— PROBLEM TO SOLVE —
Set down, please, exactly the lines below that run from the line with "attach(obj, body)" to the line with "4.0, red_thread, 0.22)", both lines included.

— MATERIAL PROVIDED —
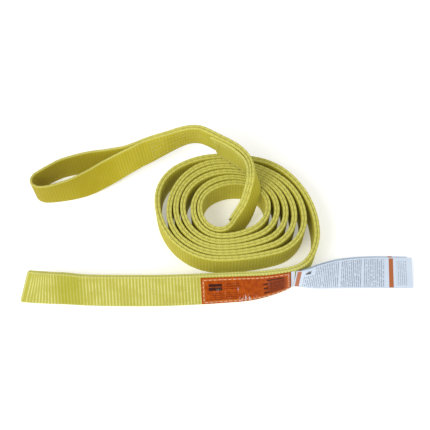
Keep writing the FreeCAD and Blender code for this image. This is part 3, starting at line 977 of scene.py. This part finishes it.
card("label", [on_main(s, LABEL_SIDE) for s in spread(LABEL_START, LABEL_END, 1.5)], "label_strap",
     label_material(), "label_cloth", "label_cloth", flat=(0.046, LABEL_LENGTH * MM),
     rests_on=["label_strap_outer"], low=LABEL_LOW, high=LABEL_HIGH, half=0.4, round_to=0.5,
     shape=label_pucker)
card("label_film", [on_main(s, FILM_SIDE) for s in spread(LABEL_START + 1.2, LABEL_END - 1.2, 1.0)],
     "label_strap", film_material(), "clear_film", "label_clear_film",
     flat=(0.044, (LABEL_LENGTH - 2.4) * MM), rests_on=["label"], low=LABEL_LOW + 1.0,
     high=LABEL_HIGH - 1.0, half=0.1, round_to=0.2, shape=film_wrinkle)
bars = []
seam_runs = (LABEL_START + LABEL_SEAM, LABEL_END - LABEL_SEAM)
for level in (LABEL_LOW + LABEL_SEAM, LABEL_HIGH - LABEL_SEAM):
    bars += row(on_film, *seam_runs, level, -1, 7.0, 5.0)
for s in seam_runs:
    bars += column(on_film, s, LABEL_LOW + 4.5, LABEL_HIGH - 4.5, -1, 7.0, 5.0)
thread_bars("label_sewing", "label_strap", bars, label_thread, ["label_stitching"], 0.45)

TAB_START = LABEL_END + 1.0
TAB_END = LABEL_END + 5.0
tab_foot, _, _, tab_face = main.frame(TAB_END, PAIR)
seam = tab_foot + tab_face * LABEL_SIDE
seam_station = (seam[0] + ORIGIN[0], seam[1] + ORIGIN[1], LEAF_HEADING, 1.5, main.ease(TAB_END, 4))
front_route = Route([seam_station] + FRONT_LEAF)
back_route = Route([seam_station] + BACK_LEAF)


def on_tab(s):
    """The outside of the tag's tab."""
    return on_main(s, TAB_SIDE - 0.5)


def leaf_place(route, s, side):
    """A place on a leaf's route, as on_main gives for the strap."""
    foot, travel, width, face = route.frame(s, LEAF_T)
    return [s, foot + face * side, travel, width, face, NO_LEAD]


LEAF = front_route.length
printed = {
    "bands": [(1.5, 7.5), (0.800 * LEAF, 0.838 * LEAF)],
    "blocks": [
        (0.070 * LEAF, 0.160 * LEAF, 2.5, 29, 1.0, 0.75),
        (0.165 * LEAF, 0.370 * LEAF, 2.0, 44, 2.0, 0.75),
        (0.385 * LEAF, 0.565 * LEAF, 2.0, 44, 3.0, 0.8),
        (0.580 * LEAF, 0.765 * LEAF, 2.0, 44, 4.0, 0.75),
        (0.865 * LEAF, 0.955 * LEAF, 4.0, 41, 5.0, 0.5),
    ],
    "edge": 44.6,
    "marks": [(0.078 * LEAF, 0.122 * LEAF, 33, 40)],
}
front_look = leaf_material("tag_front", printed)
back_look = leaf_material("tag_back", {**printed, "marks": [], "edge": LEAF_WIDTH})
tab_look = leaf_material("tag_tab", {"bands": [], "blocks": [], "marks": []})
card("tag_tab", [on_main(s, TAB_SIDE) for s in spread(TAB_START, TAB_END + 1.0, 1.0)],
     "label_strap", tab_look, "tag_leaf", "tag_sewn_tab",
     low=LABEL_LOW, high=LABEL_HIGH, half=0.45, round_to=0.5)
bars = column(on_tab, TAB_START + 2.0, LABEL_LOW + 2, LABEL_HIGH - 2, -1, 6.0, 4.0)
thread_bars("tag_sewing", "label_strap", bars, label_thread, ["tag_stitching"], 0.4)

for name, route, side, look, body, carrier in (
    ("tag_front", front_route, -0.5, front_look, "tag_front", "tag_back"),
    ("tag_back", back_route, 0.4, back_look, "tag_back", "label_strap"),
):
    places = [leaf_place(route, s, side) for s in spread(LEAF_ROOT, route.length, 2.0)]
    card(name + "_sheet", places, body, look, "tag_leaf", name + "_leaf",
         flat=(LEAF_WIDTH * MM, (route.length - LEAF_ROOT) * MM), rests_on=["floor"],
         low=0.0, high=LEAF_WIDTH, half=0.25, round_to=0.3)
    places = [leaf_place(route, s, side) for s in spread(0.0, LEAF_ROOT, 1.0)]
    root = ribbon(name + "_root", places, low=0.0, high=LEAF_WIDTH, half=0.25, rib=0.0, round_to=0.3,
                  caps=(True, False))
    root.data.materials.append(look)
    bend_between(root, places[0], places[-1])


# ---- loose thread ends --------------------------------------------------------------------
def tuft(name, body, place, level, count, reach, material, radius):
    """A few short loose threads standing out of a face."""
    verts = []
    faces = []
    around = 5
    for _ in range(count):
        point = place[1] + place[3] * (level + random.uniform(-1.2, 1.2))
        point = point + place[2] * random.uniform(-1.5, 1.5)
        aim = place[4] * random.uniform(0.3, 1.0) + place[2] * random.uniform(-1, 1) \
            + place[3] * random.uniform(-0.6, 0.9)
        aim = aim / np.linalg.norm(aim)
        beside = np.cross(aim, place[3] + 0.1 * place[2])
        beside = beside / np.linalg.norm(beside)
        other = np.cross(aim, beside)
        curl = random.uniform(-0.5, 0.5)
        length = reach * random.uniform(0.6, 1.0)
        base = len(verts)
        steps = 7
        for i in range(steps):
            share = i / (steps - 1)
            middle = point + aim * (length * share) + beside * (curl * length * share * share)
            thick = radius * (1 - 0.5 * share)
            verts += ring(middle, beside * thick, other * thick, around)
        faces += tube_faces(base, steps, around)
        faces.append(tuple(base + (steps - 1) * around + k for k in range(around)))
    obj = mesh_object(name, verts, faces)
    obj.data.materials.append(material)
    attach(obj, body)


dark_thread = thread_material("dark_thread", (0.20, 0.19, 0.03), (0.10, 0.10, 0.02))
red_thread = thread_material("red_thread", (0.55, 0.20, 0.06), (0.40, 0.12, 0.04))
tuft("splice_tuft", "coil", overlap_place(OVERLAP_START - 0.5, skin - 3.5), 50.4, 14, 3.0,
     dark_thread, 0.34)
tuft("splice_thread_end", "coil", overlap_place(OVERLAP_END - 2, skin), 36.0, 3, 4.0, red_thread, 0.22)


# ---- floor, light and camera -----------------------------------------------------------------
def floor():
    """A plain white ground, lifted a little by its own glow so that it stays white."""
    n = Nodes("floor", Specular_IOR_Level=0.2, Emission_Strength=0.3)
    n.shader.inputs["Emission Color"].default_value = (1, 1, 1, 1)
    grain = n.noise(3, 4.0)
    n.finish(n.mix(grain, (0.93, 0.93, 0.93), (0.95, 0.95, 0.95)), 0.9, n.bump(grain, 0.0002, 0.1))
    size = 6.0
    obj = mesh_object("floor", [(-size, -size, 0), (size, -size, 0), (size, size, 0), (-size, size, 0)],
                      [(0, 1, 2, 3)], smooth_shade=False)
    obj.location.z = -0.0003
    obj.data.materials.append(n.material)


def area_light(name, place, size, power):
    """A square light aimed at the origin."""
    light = bpy.data.lights.new(name, "AREA")
    light.size = size
    light.energy = power
    obj = bpy.data.objects.new(name, light)
    obj.location = place
    obj.rotation_euler = (-Vector(place)).to_track_quat("-Z", "Y").to_euler()
    bpy.context.scene.collection.objects.link(obj)


floor()
world = bpy.data.worlds.new("studio")
world.use_nodes = True
world.node_tree.nodes["Background"].inputs["Color"].default_value = (1, 1, 1, 1)
world.node_tree.nodes["Background"].inputs["Strength"].default_value = 0.62
bpy.context.scene.world = world
area_light("key", (-1.0, -0.9, 1.5), 1.0, 20)
area_light("fill", (1.2, -0.4, 1.4), 1.4, 4)
bpy.context.scene.view_settings.view_transform = "Standard"

CAMERA_PLACE = (-0.00368, -0.47377, 1.01367)     # looks along +Y, 64 degrees down
CAMERA_TILT = 26
LENS = 59.86
camera = bpy.data.cameras.new("camera")
camera.sensor_width = 36
camera.lens = LENS
camera_object = bpy.data.objects.new("camera", camera)
camera_object.location = CAMERA_PLACE
camera_object.rotation_euler = (math.radians(CAMERA_TILT), 0, 0)
bpy.context.scene.collection.objects.link(camera_object)
bpy.context.scene.camera = camera_object

bpy.context.view_layer.update()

— TASK RESULT —
    attach(obj, body)


dark_thread = thread_material("dark_thread", (0.20, 0.19, 0.03), (0.10, 0.10, 0.02))
red_thread = thread_material("red_thread", (0.55, 0.20, 0.06), (0.40, 0.12, 0.04))
tuft("splice_tuft", "coil", overlap_place(OVERLAP_START - 0.5, skin - 3.5), 50.4, 14, 3.0,
     dark_thread, 0.34)
tuft("splice_thread_end", "coil", overlap_place(OVERLAP_END - 2, skin), 36.0, 3, 4.0, red_thread, 0.22)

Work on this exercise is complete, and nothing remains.